Advocates of the freedom philosophy have a dual concern: that the executive has virtually unchecked authority to declare an emergency and that in an emergency the private economy would be commandeered by government officers. The Executive Order is a breathtaking reminder that, as Higgs put it, “private control of economic life in the United States, to the extent that it survives, exists solely at the president’s pleasure and sufferance.”

Sheldon Richman is the editor of The Freeman and, and a contributor to The Concise Encyclopedia of Economics. He is the author of Separating School and State: How to Liberate America’s Families.

This article was published by The Foundation for Economic Education and may be freely distributed, subject to a Creative Commons Attribution United States License, which requires that credit be given to the author.

Thoughts on James Sterba’s “Liberty and Welfare” – Article by G. Stolyarov II

Thoughts on James Sterba’s “Liberty and Welfare” – Article by G. Stolyarov II

The New Renaissance Hat
G. Stolyarov II
April 14, 2012

In “Liberty and Welfare” (2007), James P. Sterba of the University of Notre Dame makes an argument that a libertarian society, grounded in the principle of classical enlightened egoism, would be consistent with a government-organized system of welfare, or redistribution of wealth from wealthier to poorer members of the society. There are some areas where I am in agreement with Sterba’s premises, and some areas of difference.

Sterba’s argument, essentially, is that enlightened self-interest renders it legitimate for a person to take the property of another in certain “conflict situations” – cases where doing so would save that person’s life (or not doing so would endanger that person’s life).  I acknowledge that there may be cases where it is legitimate to violate the property right of another in order to save one’s life – but only to the extent actually necessary to save one’s life and only if proper compensation is made afterward. For instance, suppose Person X is ejected from a burning airplane onto the vast estate of Person Y, a wealthy landowner with plenty of fruit orchards. Person Y is an absentee landowner, and is not able to give permission, and it would take Person X several days on foot to leave Person Y’s land. In my view, Person X can legitimately eat some of Person Y’s fruit so as to survive his journey. However, the proper course of action after Person X has returned to his normal life would be for him to contact Person Y and ask whether Person Y desires to be compensated for the fruit that was taken. There is, at that point, a likelihood that Person Y would be generous and overlook the incident, recognizing Person X’s need to survive. But, if this does not happen, Person X could offer Person Y a reasonable payment for the fruit. It is unlikely that Person Y would, for instance, turn down a payment that is several times the fruit’s market value.

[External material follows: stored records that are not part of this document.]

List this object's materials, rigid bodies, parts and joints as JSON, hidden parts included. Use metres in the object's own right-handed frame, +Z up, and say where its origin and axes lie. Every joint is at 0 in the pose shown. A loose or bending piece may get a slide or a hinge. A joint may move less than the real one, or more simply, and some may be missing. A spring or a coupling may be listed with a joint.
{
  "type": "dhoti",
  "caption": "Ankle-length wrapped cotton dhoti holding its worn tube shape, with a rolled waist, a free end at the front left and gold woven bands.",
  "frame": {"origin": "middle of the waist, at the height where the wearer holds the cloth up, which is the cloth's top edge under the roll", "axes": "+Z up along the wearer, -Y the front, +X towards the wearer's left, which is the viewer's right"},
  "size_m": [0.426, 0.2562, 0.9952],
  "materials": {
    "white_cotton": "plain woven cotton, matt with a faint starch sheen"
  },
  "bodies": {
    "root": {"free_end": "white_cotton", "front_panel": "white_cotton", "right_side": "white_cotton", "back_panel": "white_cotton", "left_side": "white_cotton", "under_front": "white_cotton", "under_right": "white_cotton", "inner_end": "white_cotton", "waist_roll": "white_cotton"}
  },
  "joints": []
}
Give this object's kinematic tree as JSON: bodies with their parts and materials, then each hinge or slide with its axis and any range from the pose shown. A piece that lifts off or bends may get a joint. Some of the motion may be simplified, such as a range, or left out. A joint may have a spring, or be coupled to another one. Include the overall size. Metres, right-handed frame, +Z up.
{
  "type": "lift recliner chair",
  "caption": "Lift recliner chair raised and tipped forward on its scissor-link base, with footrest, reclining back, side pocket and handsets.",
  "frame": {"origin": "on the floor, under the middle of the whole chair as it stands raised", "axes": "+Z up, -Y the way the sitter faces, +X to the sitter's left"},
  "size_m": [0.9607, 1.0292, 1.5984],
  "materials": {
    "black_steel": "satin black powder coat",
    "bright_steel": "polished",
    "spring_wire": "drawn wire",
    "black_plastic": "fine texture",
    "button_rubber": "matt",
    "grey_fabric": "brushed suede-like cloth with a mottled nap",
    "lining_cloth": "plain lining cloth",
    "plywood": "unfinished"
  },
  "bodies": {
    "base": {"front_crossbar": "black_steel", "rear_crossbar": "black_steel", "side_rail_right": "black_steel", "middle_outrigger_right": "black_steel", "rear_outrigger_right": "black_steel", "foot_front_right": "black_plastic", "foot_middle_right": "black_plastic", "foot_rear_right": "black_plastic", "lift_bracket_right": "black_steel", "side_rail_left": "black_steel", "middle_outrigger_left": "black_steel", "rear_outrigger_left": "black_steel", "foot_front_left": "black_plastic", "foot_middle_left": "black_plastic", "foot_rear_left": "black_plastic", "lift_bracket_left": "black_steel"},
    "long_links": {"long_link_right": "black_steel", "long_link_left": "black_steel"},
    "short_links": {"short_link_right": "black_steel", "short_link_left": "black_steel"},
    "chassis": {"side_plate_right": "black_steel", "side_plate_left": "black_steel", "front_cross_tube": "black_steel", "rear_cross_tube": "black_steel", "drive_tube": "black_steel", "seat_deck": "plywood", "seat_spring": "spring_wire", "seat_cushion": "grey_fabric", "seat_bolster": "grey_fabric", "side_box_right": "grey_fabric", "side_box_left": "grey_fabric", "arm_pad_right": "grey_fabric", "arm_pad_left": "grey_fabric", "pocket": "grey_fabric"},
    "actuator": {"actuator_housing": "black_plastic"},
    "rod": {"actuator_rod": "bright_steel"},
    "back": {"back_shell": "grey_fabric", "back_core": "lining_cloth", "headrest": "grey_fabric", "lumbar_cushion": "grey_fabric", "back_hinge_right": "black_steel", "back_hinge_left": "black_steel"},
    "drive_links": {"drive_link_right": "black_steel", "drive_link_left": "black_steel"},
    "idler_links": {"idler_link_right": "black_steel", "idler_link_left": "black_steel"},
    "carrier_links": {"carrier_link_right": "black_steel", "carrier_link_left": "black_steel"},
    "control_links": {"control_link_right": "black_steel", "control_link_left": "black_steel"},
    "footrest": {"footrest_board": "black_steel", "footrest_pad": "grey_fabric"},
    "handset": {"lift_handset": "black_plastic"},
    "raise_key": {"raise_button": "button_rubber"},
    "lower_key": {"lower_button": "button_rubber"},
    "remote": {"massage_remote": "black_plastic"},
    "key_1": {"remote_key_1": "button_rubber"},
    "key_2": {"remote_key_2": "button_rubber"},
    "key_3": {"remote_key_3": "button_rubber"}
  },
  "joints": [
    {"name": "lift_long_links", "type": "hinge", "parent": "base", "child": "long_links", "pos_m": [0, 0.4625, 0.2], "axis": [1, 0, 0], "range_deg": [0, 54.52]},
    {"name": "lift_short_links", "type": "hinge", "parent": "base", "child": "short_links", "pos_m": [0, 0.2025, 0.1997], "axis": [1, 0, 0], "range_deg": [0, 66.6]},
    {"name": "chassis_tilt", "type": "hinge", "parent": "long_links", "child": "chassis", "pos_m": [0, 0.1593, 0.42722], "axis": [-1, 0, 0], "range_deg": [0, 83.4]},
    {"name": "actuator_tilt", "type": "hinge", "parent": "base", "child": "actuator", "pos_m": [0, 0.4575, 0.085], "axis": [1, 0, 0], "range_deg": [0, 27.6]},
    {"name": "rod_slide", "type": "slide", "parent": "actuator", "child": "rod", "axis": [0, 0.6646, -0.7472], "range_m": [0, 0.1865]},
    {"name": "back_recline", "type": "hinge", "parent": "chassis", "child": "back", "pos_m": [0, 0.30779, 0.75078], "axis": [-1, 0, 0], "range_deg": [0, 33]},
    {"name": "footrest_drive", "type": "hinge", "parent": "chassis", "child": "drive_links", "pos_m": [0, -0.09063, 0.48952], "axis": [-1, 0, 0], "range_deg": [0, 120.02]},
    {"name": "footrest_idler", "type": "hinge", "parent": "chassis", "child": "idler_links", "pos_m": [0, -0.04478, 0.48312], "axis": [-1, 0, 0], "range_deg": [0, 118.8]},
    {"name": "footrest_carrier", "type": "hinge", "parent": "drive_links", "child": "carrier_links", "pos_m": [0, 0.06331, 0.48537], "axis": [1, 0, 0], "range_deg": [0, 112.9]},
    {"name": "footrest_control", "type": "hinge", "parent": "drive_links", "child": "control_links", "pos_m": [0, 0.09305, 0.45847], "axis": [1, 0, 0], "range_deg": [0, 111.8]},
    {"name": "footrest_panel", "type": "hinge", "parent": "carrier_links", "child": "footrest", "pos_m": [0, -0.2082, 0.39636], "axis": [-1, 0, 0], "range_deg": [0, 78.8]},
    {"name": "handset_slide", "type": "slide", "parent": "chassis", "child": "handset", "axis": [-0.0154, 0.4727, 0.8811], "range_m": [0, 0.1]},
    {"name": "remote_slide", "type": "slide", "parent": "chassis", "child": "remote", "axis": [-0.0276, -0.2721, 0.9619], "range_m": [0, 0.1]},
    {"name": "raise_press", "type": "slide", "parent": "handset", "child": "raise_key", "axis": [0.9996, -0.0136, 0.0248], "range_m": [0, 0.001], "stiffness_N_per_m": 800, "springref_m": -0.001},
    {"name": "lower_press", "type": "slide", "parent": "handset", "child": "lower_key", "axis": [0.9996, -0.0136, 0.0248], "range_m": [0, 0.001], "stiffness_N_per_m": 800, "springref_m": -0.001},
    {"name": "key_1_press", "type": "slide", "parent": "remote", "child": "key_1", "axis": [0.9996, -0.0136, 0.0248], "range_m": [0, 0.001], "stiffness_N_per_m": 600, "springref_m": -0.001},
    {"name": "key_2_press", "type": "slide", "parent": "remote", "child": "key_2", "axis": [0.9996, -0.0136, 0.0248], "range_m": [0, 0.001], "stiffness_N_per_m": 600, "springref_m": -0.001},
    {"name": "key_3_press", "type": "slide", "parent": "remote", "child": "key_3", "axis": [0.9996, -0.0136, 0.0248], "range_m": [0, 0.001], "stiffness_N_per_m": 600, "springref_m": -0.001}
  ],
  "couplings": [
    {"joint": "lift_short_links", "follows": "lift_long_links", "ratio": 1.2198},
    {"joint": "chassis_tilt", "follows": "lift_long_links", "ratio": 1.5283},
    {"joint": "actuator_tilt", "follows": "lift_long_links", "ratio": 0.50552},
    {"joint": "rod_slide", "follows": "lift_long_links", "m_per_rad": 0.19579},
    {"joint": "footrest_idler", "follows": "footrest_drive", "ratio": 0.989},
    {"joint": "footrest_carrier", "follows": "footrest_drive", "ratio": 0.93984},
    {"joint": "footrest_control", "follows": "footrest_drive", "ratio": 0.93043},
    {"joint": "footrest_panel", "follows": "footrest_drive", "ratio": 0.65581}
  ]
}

As the loss of life is irreversible, while loss of many kinds of property can be undone through adequate compensation, in true emergency situations, it may be justified for someone else’s property to be put to use in truly saving an individual’s life. But this can only be carried out if confined to true emergencies, if done with minimal interference, and if adequate reparations are made afterward.

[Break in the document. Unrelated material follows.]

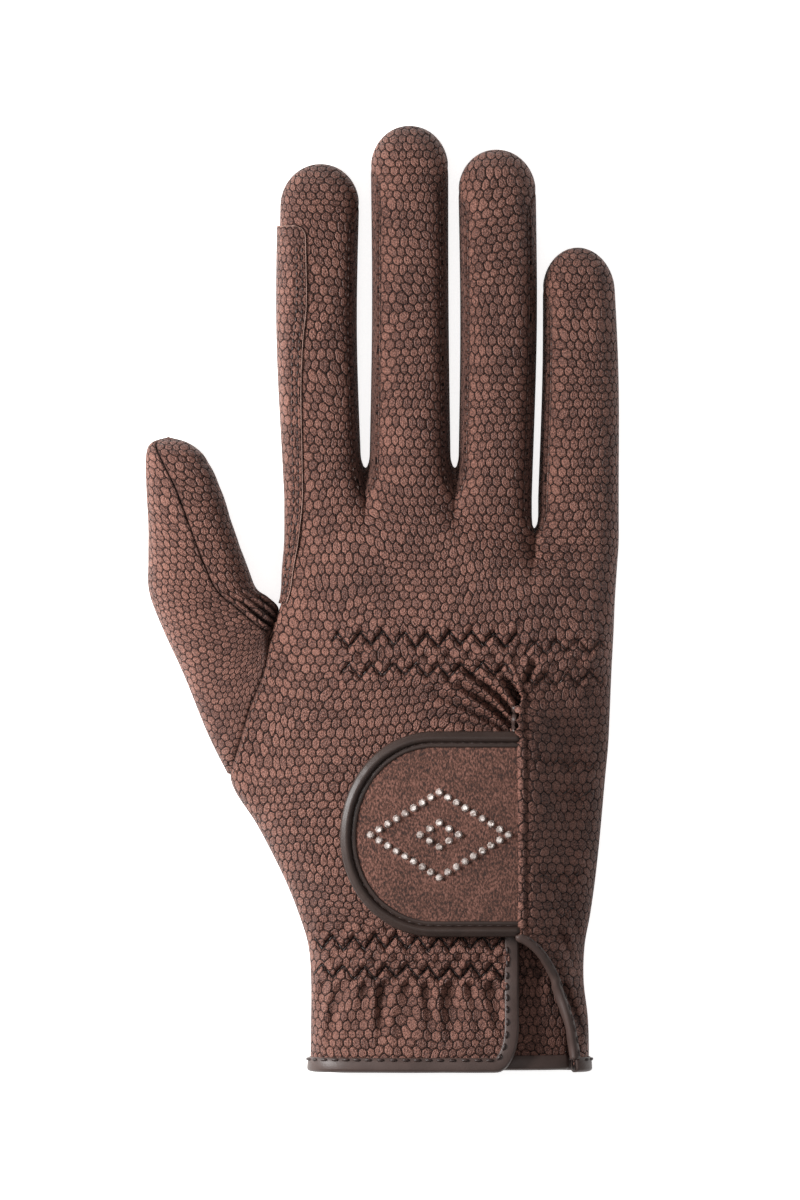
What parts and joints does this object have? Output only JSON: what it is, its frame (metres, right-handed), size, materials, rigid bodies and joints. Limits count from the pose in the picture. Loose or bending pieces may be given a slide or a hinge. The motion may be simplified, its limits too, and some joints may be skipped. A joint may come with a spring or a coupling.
{
  "type": "riding glove",
  "caption": "Women's right-hand riding glove in reptile-embossed brown leather with open cuff, slit with side vent, and a D-shaped suede closing tab set with cut crystals.",
  "frame": {"origin": "on the floor plane, under the middle of the palm, 85 mm above the cuff hem and on the middle of the cuff", "axes": "+Y from the cuff to the fingertips, +Z out of the back of the hand, so the palm faces -Z and the thumb is on the -X side"},
  "size_m": [0.1185, 0.2368, 0.0283],
  "materials": {
    "embossed_leather": "reptile-embossed, satin",
    "smooth_leather": "smooth, satin",
    "suede": "napped, matt",
    "cut_crystal": "faceted, foiled back"
  },
  "bodies": {
    "root": {"back_panel": "embossed_leather", "palm_panel": "embossed_leather", "fourchette_index_middle": "embossed_leather", "fourchette_middle_ring": "embossed_leather", "fourchette_ring_little": "embossed_leather", "thumb_outer": "embossed_leather", "thumb_inner": "embossed_leather", "index_patch": "embossed_leather", "vent_gusset": "embossed_leather", "hem_binding": "smooth_leather", "vent_binding": "smooth_leather", "gusset_binding": "smooth_leather", "tab_binding": "smooth_leather", "closing_tab": "suede", "crystal_01": "cut_crystal", "crystal_02": "cut_crystal", "crystal_03": "cut_crystal", "crystal_04": "cut_crystal", "crystal_05": "cut_crystal", "crystal_06": "cut_crystal", "crystal_07": "cut_crystal", "crystal_08": "cut_crystal", "crystal_09": "cut_crystal", "crystal_10": "cut_crystal", "crystal_11": "cut_crystal", "crystal_12": "cut_crystal", "crystal_13": "cut_crystal", "crystal_14": "cut_crystal", "crystal_15": "cut_crystal", "crystal_16": "cut_crystal", "crystal_17": "cut_crystal", "crystal_18": "cut_crystal", "crystal_19": "cut_crystal", "crystal_20": "cut_crystal", "crystal_21": "cut_crystal", "crystal_22": "cut_crystal", "crystal_23": "cut_crystal", "crystal_24": "cut_crystal", "crystal_25": "cut_crystal", "crystal_26": "cut_crystal", "crystal_27": "cut_crystal", "crystal_28": "cut_crystal", "crystal_29": "cut_crystal", "crystal_30": "cut_crystal", "crystal_31": "cut_crystal", "crystal_32": "cut_crystal", "crystal_33": "cut_crystal", "crystal_34": "cut_crystal", "crystal_35": "cut_crystal", "crystal_36": "cut_crystal", "crystal_37": "cut_crystal", "crystal_38": "cut_crystal", "crystal_39": "cut_crystal", "crystal_40": "cut_crystal"}
  },
  "joints": []
}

That being said, what I am referring to are true emergency situations – which are, by definition, acute events that subside after the cause of the emergency has passed. An ongoing situation where one person or a group of people appropriate the belongings of others without the consent of those others is not a justifiable position within a truly free society. Sterba’s paper borders on implying that there exists some group right for “the poor” to expropriate “the rich” without regard for the circumstances of specific individuals having either of these designations or for whether individuals called “the poor” could, in fact, manage to survive without such expropriation. If there is a way not to take another’s property without his consent and to still preserve human life, then that is the course of action that should be pursued.

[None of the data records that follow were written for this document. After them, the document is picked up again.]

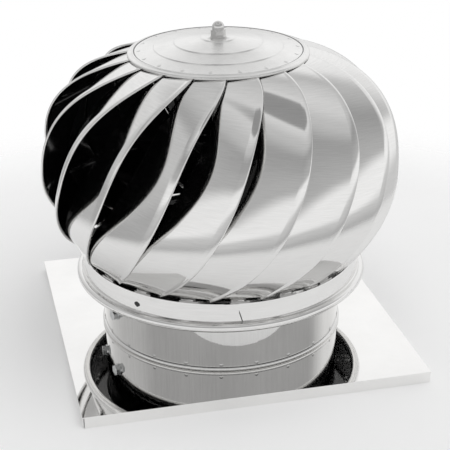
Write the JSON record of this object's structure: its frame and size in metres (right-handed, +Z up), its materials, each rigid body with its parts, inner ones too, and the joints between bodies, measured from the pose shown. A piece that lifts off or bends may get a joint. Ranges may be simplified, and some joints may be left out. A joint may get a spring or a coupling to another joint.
{
  "type": "roof turbine ventilator",
  "caption": "Wind-driven roof ventilator: a louvred turbine head of curved sheet blades spins on ball bearings above a fixed duct collar and a square base plate.",
  "frame": {"origin": "middle of the lower edge of the base plate's flanges, on the spin axis", "axes": "+Z up along the spin axis, X and Y along the base plate's sides"},
  "size_m": [0.3676, 0.3642, 0.3374],
  "materials": {
    "plate_steel": "mirror-polished stainless sheet",
    "collar_steel": "bright stainless sheet",
    "blade_steel": "bright annealed stainless sheet, fine drawn grain",
    "ring_steel": "bright stainless sheet",
    "cap_steel": "mirror-polished stainless sheet",
    "polished_steel": "polished stainless steel",
    "rivet_aluminium": "satin aluminium blind rivet",
    "zinc_fastener": "bright zinc plated",
    "galvanised_bracket": "galvanised sheet",
    "cast_housing": "machined aluminium casting",
    "turned_steel": "turned steel",
    "bearing_steel": "ground bearing steel",
    "cage_brass": "pressed brass",
    "seal_rubber": "matte rubber"
  },
  "bodies": {
    "base": {"base_plate": "plate_steel", "collar": "collar_steel", "collar_rivets": "rivet_aluminium", "bearing_bridge": "galvanised_bracket", "bridge_bolts": "zinc_fastener", "bridge_nuts": "zinc_fastener", "bearing_housing": "cast_housing", "housing_screws": "zinc_fastener", "housing_nuts": "zinc_fastener", "lower_outer_race": "bearing_steel", "upper_outer_race": "bearing_steel", "circlip": "bearing_steel", "bearing_shield": "bearing_steel"},
    "turbine": {"blade_01": "blade_steel", "blade_02": "blade_steel", "blade_03": "blade_steel", "blade_04": "blade_steel", "blade_05": "blade_steel", "blade_06": "blade_steel", "blade_07": "blade_steel", "blade_08": "blade_steel", "blade_09": "blade_steel", "blade_10": "blade_steel", "blade_11": "blade_steel", "blade_12": "blade_steel", "blade_13": "blade_steel", "blade_14": "blade_steel", "blade_15": "blade_steel", "blade_16": "blade_steel", "blade_17": "blade_steel", "blade_18": "blade_steel", "ring": "ring_steel", "ring_rivets": "rivet_aluminium", "top_cap": "cap_steel", "cap_rivets": "rivet_aluminium", "cap_washer": "polished_steel", "acorn_nut": "polished_steel", "hub_disc": "cap_steel", "hub_bush": "turned_steel", "hub_spacer": "turned_steel", "spindle": "turned_steel", "spindle_washer": "zinc_fastener", "spindle_nut": "zinc_fastener", "lower_inner_race": "bearing_steel", "upper_inner_race": "bearing_steel", "inner_spacer": "turned_steel", "dust_seal": "seal_rubber"},
    "cage": {"ball_cages": "cage_brass", "bearing_balls": "bearing_steel"}
  },
  "joints": [
    {"name": "turbine_spin", "type": "hinge", "parent": "base", "child": "turbine", "pos_m": [0, 0, 0.12], "axis": [0, 0, 1], "continuous": true},
    {"name": "cage_spin", "type": "hinge", "parent": "base", "child": "cage", "pos_m": [0, 0, 0.093], "axis": [0, 0, 1], "continuous": true}
  ],
  "couplings": [
    {"joint": "cage_spin", "follows": "turbine_spin", "ratio": 0.366}
  ]
}
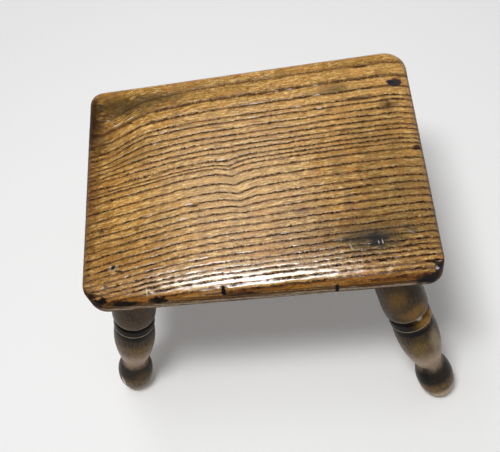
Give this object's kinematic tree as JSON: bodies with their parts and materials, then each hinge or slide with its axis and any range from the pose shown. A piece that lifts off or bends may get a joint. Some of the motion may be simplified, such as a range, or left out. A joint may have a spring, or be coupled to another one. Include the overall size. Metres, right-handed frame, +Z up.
{
  "type": "fireside stool",
  "caption": "Low wooden stool: a worn plank seat on splayed turned legs with ball feet, socketed and wedged into the seat.",
  "frame": {"origin": "on the floor, under the middle of the whole stool's footprint", "axes": "+X along the grain and the length of the seat to the sitter's right, -Y to the worn front edge, +Z up"},
  "size_m": [0.3784, 0.34, 0.239],
  "materials": {
    "seat_wood": "waxed, open grain, worn satin",
    "leg_wood": "dark stained, worn satin",
    "wedge_wood": "bare split hardwood"
  },
  "bodies": {
    "root": {"seat": "seat_wood", "leg_front_left": "leg_wood", "leg_front_right": "leg_wood", "leg_back_left": "leg_wood", "leg_back_right": "leg_wood", "wedge_front_left": "wedge_wood", "wedge_front_right": "wedge_wood", "wedge_back_left": "wedge_wood", "wedge_back_right": "wedge_wood"}
  },
  "joints": []
}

Ultimately, Sterba’s argument leads to the support of some manner of redistributionist welfare system. Such a system may indeed be justified in an unfree or semi-free society, where artificial political privileges result in a non-meritocratic distribution of wealth – and where, for instance, inefficient and customer-unfriendly firms can achieve market dominance or incompetent individuals can come to control vast resources. The overall level of wealth in such societies is lower compared to a libertarian society, and there may be many “worthy poor” in such societies, who are poor for none of their fault and despite earnest efforts at improving their position. Indeed, the United States at present, with its massive levels of involuntary unemployment resulting from an economic bubble inflated by the Federal Reserve, could be considered to exist in such conditions. Thinkers such as Sheldon Richman have argued that, in such situations, welfare systems can be seen as secondary or “band-aid” interventions to mask or mitigate some of the harmful effects of the primary interventions (e.g., corporate subsidies, barriers to entry into markets, and laws that limit innovation and progress). While the secondary interventions bring their own unintended negative consequences, a national government that only practiced the primary interventions (which benefit and enrich a favored and politically connected elite) would be much worse in its effects. The only aspects of the secondary interventions that might be justified are those aspects that would undo some of the harms of the primary interventions and more closely approximate a meritocratic, individualistic, market-driven outcome.

I contrast “band-aid” welfare measures in a mixed economy – which could be justified – with redistribution of wealth by a government in an otherwise libertarian society – which would not be justified. Such redistribution of wealth would infringe on the justly earned property of numerous individuals, simply because they belong to some arbitrarily designated category (e.g., “the rich” – as defined by some artificial threshold). In a libertarian society, occasional emergencies might arise whereby one or a few people might legitimately avail themselves of the property of another, but only if they compensate the owner fairly afterward. But, by definition, such emergency treatment cannot apply across the board and as a systematic, ongoing matter. Furthermore, unlike the emergency treatment I described, a welfare system by definition redistributes wealth from some people to others, and does not compensate the people whose wealth has been redistributed. In a fully libertarian society, where all wealth is acquired based on the principles of merit and consent, such redistribution would be unjustified and harmful. It would, further, be unnecessary, as practically all people would be massively more prosperous than the majority of people are in today’s Western societies.